The 3-Option Limit Workaround That Actually Works
The most common complaint after the variant limit increase: "I still can't add a fourth option." Shopify's 3-option cap is structural and won't change with the variant limit.
The cleanest workaround is combining two options into one. Instead of separate "Color" and "Pattern" options, create a single option called "Style" with values like "Navy Stripe," "Black Solid," and "Red Plaid." You lose the ability to filter by color and pattern independently, but you gain a functional fourth dimension within the 3-option framework.
For stores that genuinely need 4+ independent options with filtering, a product options app is the way to go. Apps like Infinite Options or Bold Product Options add unlimited custom fields that pass through as line item properties. The trade-off: these extra options don't create trackable variants, so Shopify can't manage inventory at that combination level. You'll need to handle stock for the fourth option manually or through a third-party inventory system.
Start With One Product and Scale
If you're sitting on products that were split across multiple listings because of the old 100-variant cap, don't merge everything at once. Pick your highest-traffic product, consolidate its variants under one listing, and monitor for a week. Check that your theme renders it correctly, your inventory apps sync, and your ad pixels still fire.
Once you've confirmed everything works, roll it out to the rest of your catalog.
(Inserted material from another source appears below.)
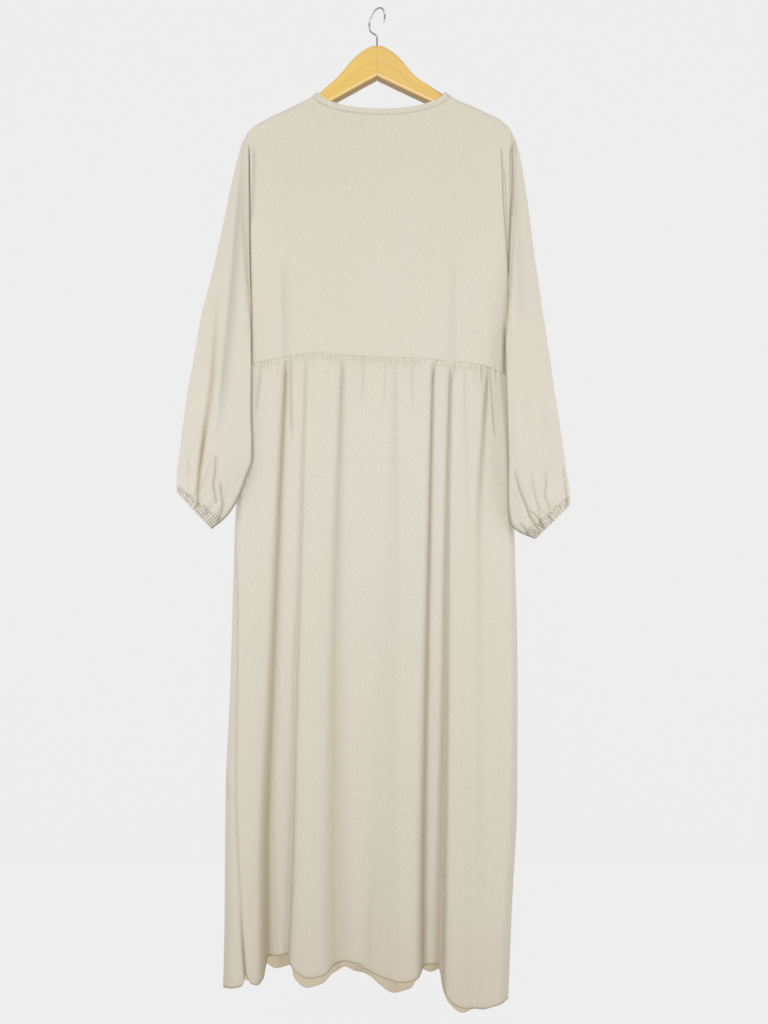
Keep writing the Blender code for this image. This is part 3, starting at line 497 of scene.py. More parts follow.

For stores using EasySell order forms, the form automatically picks up all available variants — quantity discounts and upsells work the same whether a product has 10 variants or 1,000.
The Shopify product variants limit increase to 2,048 removed a ceiling that forced merchants into awkward workarounds for years. Use it to simplify your catalog, not to make it more complicated. Fewer product listings with more variants means cleaner SEO, consolidated reviews, and a shopping experience that doesn't send customers bouncing between five separate pages to find the right size in the right color.